— Begin —

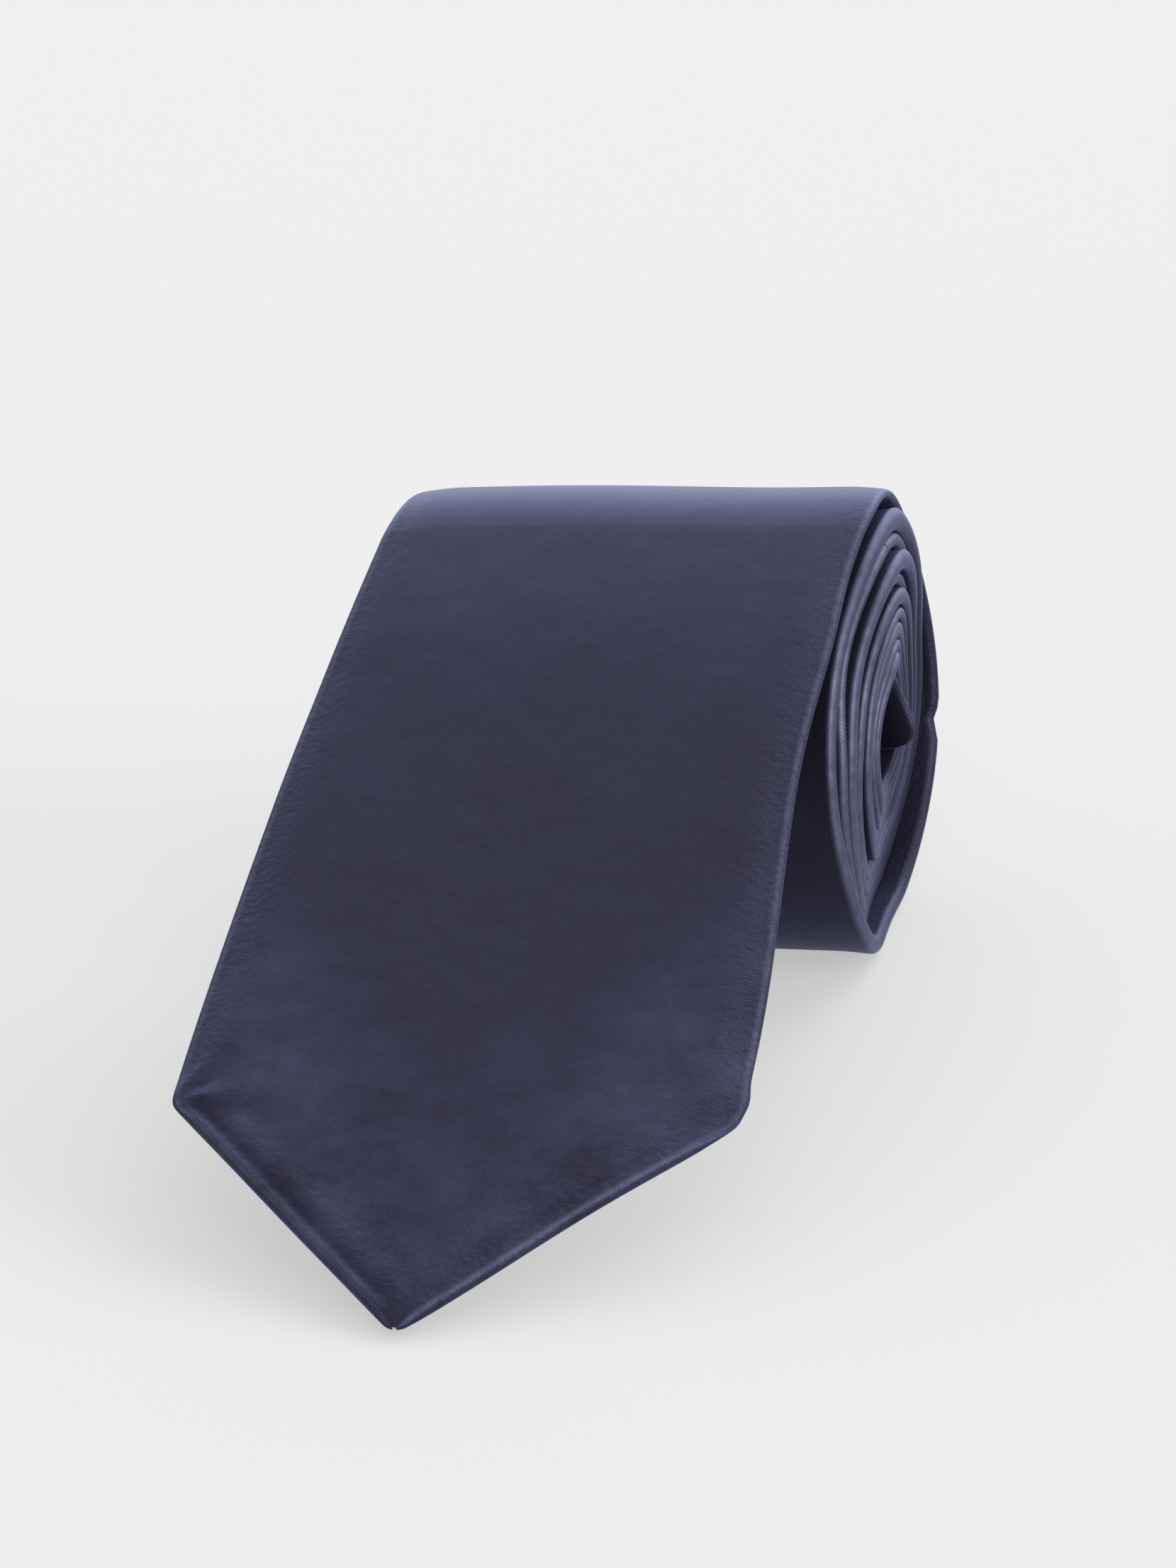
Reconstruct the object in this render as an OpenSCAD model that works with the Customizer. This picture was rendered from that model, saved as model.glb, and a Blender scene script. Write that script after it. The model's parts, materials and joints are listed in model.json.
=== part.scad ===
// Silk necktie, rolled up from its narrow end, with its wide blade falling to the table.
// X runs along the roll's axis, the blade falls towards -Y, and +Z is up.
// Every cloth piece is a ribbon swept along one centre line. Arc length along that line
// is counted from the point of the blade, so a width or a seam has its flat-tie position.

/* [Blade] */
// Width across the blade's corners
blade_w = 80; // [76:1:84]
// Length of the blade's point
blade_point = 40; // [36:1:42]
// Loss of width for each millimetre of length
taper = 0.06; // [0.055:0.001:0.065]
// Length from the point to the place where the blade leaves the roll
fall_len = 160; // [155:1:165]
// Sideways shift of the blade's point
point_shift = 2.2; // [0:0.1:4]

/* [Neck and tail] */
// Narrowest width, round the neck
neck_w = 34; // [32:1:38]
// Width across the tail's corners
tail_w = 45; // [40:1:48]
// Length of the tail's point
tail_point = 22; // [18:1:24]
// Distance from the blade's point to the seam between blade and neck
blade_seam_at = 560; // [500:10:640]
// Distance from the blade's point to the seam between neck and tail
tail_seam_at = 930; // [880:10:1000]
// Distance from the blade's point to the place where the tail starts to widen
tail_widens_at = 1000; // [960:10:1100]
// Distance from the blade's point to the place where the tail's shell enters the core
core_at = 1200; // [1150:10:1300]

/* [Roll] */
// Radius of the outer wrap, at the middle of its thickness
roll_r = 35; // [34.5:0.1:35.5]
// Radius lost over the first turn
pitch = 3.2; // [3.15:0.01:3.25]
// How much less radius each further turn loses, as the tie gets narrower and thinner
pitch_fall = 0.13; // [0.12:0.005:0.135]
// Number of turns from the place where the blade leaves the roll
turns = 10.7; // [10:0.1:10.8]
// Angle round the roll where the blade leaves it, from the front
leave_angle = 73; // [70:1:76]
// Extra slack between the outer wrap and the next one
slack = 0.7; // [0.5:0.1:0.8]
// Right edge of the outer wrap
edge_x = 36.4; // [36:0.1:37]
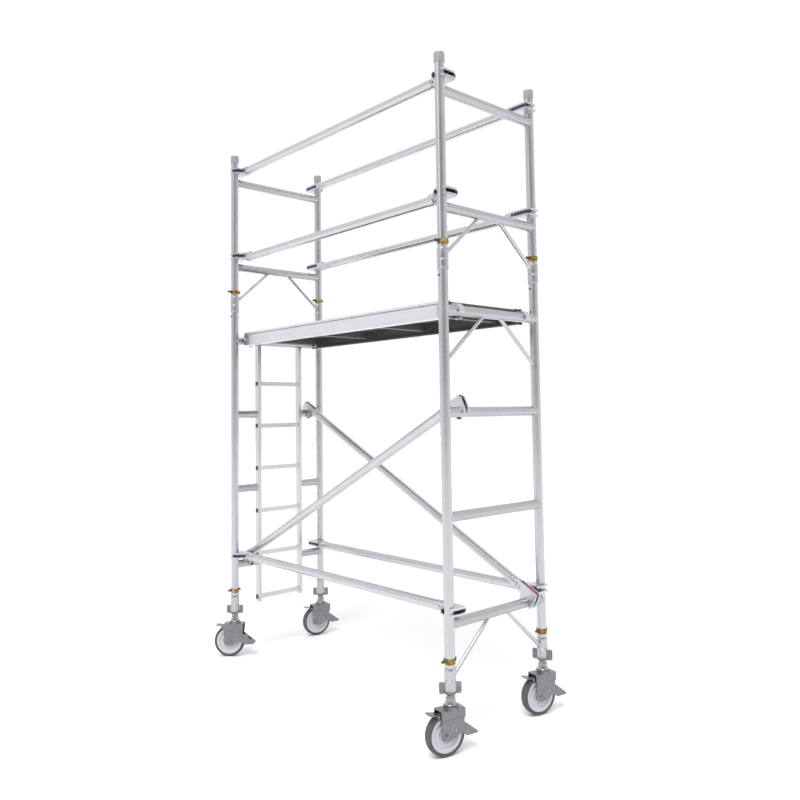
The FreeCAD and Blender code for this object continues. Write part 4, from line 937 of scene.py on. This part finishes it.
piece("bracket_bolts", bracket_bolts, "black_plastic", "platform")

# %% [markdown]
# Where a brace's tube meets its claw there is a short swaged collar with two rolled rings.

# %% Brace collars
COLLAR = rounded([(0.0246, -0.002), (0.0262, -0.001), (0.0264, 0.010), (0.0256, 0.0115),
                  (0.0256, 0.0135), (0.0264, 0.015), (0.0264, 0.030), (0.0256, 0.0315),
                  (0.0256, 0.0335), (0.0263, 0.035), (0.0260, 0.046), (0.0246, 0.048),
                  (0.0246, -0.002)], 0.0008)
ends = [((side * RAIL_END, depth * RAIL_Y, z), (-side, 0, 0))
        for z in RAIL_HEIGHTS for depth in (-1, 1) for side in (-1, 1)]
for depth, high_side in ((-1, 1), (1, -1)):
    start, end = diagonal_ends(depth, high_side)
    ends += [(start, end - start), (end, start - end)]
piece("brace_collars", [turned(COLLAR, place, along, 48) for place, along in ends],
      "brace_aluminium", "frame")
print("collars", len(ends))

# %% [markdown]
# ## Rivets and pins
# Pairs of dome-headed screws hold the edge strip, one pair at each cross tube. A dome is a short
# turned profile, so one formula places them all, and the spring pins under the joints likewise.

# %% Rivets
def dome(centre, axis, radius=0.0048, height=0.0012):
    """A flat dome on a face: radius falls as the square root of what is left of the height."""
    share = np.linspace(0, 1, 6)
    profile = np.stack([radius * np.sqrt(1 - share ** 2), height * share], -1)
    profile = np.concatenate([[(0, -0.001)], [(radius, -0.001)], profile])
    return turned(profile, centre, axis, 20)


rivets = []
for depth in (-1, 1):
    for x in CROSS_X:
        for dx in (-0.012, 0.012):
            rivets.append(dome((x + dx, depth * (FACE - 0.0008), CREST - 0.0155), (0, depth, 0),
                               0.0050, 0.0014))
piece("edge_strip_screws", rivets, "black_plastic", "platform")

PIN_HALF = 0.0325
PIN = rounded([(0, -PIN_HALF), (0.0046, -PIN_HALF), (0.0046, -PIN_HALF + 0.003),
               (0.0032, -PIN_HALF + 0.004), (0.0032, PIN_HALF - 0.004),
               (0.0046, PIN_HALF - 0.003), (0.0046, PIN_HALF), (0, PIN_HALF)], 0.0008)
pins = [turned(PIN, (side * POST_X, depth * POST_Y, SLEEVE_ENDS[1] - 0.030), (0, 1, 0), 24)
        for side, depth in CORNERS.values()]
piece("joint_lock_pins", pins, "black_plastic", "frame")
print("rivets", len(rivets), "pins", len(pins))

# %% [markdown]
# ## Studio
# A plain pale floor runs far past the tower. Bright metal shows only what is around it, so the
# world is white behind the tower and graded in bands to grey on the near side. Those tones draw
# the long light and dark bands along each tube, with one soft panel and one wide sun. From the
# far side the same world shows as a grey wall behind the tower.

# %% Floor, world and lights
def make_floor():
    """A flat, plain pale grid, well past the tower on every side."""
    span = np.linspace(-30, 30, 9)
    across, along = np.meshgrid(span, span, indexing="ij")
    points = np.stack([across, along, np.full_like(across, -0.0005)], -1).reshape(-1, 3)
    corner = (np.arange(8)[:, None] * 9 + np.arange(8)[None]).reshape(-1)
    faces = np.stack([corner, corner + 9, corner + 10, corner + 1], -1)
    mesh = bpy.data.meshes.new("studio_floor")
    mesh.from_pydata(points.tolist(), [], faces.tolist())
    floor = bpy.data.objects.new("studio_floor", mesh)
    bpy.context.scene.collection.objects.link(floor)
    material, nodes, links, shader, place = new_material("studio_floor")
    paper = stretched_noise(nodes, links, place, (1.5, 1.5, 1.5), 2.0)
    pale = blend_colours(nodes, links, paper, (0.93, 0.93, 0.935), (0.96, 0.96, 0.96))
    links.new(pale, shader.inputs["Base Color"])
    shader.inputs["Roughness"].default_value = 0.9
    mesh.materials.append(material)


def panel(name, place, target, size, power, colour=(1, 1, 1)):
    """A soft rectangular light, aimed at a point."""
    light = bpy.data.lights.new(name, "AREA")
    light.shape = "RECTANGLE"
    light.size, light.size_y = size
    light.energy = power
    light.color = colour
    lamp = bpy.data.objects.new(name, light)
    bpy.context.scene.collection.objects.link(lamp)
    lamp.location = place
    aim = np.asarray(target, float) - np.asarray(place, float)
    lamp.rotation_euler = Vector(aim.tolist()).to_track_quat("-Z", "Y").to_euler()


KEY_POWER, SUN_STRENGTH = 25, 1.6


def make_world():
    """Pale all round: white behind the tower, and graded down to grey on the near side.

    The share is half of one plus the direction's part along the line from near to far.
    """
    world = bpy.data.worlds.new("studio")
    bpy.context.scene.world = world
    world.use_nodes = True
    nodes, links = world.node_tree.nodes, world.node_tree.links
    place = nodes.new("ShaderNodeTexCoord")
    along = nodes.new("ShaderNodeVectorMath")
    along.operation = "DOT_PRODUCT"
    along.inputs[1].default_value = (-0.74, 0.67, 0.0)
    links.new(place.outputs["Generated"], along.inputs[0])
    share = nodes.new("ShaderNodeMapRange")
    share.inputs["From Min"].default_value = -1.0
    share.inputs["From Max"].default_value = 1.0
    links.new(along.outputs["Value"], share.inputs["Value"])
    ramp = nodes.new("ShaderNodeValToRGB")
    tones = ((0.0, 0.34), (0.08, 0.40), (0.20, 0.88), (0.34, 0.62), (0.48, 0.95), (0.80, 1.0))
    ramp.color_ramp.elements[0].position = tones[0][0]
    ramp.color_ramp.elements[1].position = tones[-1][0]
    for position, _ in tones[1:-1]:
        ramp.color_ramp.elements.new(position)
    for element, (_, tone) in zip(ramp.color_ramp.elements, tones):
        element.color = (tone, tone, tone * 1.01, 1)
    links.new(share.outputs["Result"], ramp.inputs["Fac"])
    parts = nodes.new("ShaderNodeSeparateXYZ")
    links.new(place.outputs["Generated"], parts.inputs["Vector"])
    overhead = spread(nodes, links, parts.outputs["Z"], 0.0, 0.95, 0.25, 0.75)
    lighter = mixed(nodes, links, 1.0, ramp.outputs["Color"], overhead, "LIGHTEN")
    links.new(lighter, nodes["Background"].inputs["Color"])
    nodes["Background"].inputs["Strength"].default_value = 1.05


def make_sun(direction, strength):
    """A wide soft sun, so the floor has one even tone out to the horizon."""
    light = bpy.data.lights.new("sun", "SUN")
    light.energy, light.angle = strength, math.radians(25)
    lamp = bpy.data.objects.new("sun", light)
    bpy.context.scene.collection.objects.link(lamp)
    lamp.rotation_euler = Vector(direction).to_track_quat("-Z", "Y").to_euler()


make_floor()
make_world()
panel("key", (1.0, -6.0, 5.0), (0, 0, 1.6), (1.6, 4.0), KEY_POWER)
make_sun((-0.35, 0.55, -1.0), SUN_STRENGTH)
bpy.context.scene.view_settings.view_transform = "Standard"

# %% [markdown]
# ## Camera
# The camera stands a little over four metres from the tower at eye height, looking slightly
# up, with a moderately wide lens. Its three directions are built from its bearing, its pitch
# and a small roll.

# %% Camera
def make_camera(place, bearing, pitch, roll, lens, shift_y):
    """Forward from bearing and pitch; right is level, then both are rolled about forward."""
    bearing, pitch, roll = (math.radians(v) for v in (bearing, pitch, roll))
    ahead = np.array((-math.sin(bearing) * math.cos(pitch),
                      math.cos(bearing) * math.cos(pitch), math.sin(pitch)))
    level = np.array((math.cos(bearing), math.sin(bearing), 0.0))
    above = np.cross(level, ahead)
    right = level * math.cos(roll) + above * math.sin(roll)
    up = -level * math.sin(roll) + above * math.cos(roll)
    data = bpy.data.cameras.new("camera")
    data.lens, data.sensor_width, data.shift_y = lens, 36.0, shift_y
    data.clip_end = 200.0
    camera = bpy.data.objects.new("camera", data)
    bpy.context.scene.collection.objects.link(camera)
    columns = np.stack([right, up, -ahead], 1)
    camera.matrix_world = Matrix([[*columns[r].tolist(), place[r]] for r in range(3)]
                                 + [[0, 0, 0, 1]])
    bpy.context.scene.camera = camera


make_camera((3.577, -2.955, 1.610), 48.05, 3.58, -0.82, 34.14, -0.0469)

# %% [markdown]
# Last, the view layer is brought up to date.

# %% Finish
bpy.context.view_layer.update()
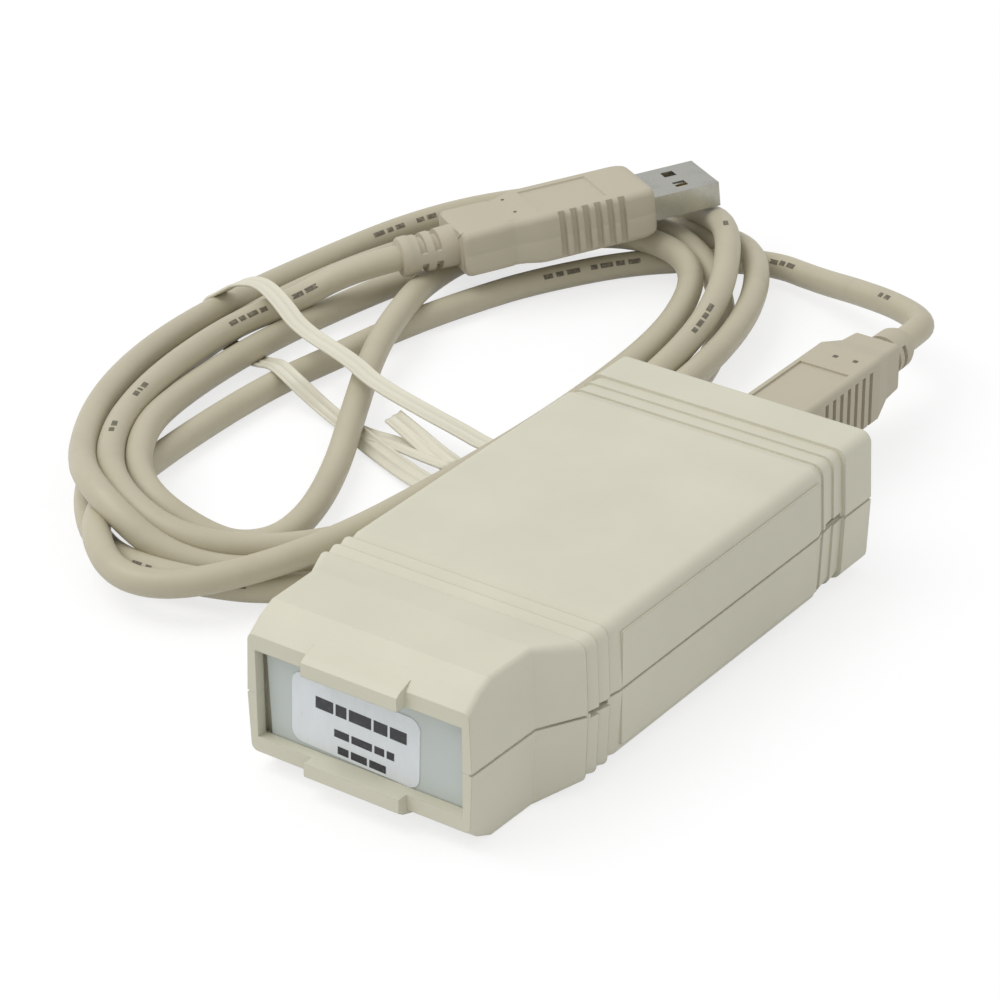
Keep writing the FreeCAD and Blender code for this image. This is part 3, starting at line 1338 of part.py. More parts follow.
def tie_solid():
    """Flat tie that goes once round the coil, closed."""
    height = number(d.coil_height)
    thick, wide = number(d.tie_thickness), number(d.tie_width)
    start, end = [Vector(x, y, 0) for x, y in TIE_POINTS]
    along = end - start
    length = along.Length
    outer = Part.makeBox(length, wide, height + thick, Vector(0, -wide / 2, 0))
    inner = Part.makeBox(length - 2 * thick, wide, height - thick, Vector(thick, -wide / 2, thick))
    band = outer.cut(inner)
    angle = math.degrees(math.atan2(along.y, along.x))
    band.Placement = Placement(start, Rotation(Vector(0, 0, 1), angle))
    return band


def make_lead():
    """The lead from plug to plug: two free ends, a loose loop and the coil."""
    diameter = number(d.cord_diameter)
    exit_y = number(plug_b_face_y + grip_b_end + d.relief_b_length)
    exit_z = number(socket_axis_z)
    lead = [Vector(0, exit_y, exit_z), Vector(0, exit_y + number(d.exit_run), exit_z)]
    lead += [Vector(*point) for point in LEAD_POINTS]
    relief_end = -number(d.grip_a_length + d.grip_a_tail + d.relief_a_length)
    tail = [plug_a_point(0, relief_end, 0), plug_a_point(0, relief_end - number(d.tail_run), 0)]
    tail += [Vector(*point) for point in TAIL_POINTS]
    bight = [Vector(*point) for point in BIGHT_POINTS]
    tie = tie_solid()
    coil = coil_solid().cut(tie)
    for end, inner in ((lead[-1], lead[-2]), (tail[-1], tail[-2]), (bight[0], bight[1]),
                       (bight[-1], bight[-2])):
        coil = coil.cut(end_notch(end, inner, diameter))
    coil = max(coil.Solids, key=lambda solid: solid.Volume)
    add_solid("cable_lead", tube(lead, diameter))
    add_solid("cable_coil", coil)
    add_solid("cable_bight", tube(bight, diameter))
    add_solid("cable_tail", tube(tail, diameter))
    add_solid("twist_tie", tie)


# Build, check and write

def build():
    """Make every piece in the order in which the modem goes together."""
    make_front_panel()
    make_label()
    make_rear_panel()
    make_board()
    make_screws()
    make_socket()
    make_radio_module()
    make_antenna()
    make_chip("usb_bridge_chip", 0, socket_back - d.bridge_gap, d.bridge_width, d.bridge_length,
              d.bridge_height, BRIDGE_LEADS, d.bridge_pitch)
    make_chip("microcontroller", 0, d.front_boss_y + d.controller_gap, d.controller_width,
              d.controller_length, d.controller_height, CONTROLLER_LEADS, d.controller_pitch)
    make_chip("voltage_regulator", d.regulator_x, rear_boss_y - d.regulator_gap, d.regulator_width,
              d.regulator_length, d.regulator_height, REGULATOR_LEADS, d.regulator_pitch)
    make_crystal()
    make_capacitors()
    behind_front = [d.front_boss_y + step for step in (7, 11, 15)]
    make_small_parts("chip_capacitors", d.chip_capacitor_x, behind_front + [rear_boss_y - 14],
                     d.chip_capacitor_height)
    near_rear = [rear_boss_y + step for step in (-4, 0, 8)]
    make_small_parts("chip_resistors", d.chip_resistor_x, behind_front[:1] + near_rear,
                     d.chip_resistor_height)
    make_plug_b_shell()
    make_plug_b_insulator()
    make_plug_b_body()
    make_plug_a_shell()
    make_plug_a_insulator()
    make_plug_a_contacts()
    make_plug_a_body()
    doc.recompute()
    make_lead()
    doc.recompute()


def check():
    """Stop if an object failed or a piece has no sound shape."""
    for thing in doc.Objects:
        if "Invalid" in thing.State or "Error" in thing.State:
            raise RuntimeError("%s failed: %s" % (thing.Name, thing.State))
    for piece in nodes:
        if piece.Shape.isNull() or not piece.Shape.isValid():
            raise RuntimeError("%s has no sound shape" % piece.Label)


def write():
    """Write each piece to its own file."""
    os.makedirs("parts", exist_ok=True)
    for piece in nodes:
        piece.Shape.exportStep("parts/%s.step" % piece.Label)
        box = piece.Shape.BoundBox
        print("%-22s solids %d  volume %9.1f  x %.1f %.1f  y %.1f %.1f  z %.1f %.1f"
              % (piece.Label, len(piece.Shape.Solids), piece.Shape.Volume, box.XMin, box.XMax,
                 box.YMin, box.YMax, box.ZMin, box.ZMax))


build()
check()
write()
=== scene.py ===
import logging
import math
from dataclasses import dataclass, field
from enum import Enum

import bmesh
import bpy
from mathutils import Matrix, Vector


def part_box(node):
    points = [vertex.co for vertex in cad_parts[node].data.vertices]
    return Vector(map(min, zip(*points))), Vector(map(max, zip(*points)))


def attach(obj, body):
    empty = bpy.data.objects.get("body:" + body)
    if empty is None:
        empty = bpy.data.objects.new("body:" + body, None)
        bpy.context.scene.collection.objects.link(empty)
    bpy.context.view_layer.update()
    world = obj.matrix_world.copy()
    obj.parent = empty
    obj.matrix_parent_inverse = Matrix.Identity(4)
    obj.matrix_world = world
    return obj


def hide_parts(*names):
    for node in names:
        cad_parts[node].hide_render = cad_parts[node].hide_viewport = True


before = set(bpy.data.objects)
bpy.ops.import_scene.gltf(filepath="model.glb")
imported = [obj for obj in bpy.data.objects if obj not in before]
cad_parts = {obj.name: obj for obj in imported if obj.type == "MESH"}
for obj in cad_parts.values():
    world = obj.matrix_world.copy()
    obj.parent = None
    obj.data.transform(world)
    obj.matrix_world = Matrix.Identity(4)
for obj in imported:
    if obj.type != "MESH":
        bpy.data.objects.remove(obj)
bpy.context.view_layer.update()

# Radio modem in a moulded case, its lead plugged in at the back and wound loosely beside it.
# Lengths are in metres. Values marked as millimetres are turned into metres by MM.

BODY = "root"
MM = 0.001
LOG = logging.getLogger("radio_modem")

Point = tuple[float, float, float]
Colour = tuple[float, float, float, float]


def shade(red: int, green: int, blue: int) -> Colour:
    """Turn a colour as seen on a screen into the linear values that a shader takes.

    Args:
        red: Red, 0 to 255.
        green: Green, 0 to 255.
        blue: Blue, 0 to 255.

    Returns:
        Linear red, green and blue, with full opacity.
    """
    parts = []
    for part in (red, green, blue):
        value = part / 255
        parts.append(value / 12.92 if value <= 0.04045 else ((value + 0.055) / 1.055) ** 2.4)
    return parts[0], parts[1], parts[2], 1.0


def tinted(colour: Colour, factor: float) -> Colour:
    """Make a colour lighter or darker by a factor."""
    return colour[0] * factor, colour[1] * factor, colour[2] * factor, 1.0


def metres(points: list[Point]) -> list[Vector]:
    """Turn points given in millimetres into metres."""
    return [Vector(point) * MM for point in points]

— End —

Given request
Among the entries above, locate the lines containing "in imported if" and "Colour = tuple[float, float, float, float]", and transcribe exactly those two lines and all lines between.

Written response
cad_parts = {obj.name: obj for obj in imported if obj.type == "MESH"}
for obj in cad_parts.values():
    world = obj.matrix_world.copy()
    obj.parent = None
    obj.data.transform(world)
    obj.matrix_world = Matrix.Identity(4)
for obj in imported:
    if obj.type != "MESH":
        bpy.data.objects.remove(obj)
bpy.context.view_layer.update()

# Radio modem in a moulded case, its lead plugged in at the back and wound loosely beside it.
# Lengths are in metres. Values marked as millimetres are turned into metres by MM.

BODY = "root"
MM = 0.001
LOG = logging.getLogger("radio_modem")

Point = tuple[float, float, float]
Colour = tuple[float, float, float, float]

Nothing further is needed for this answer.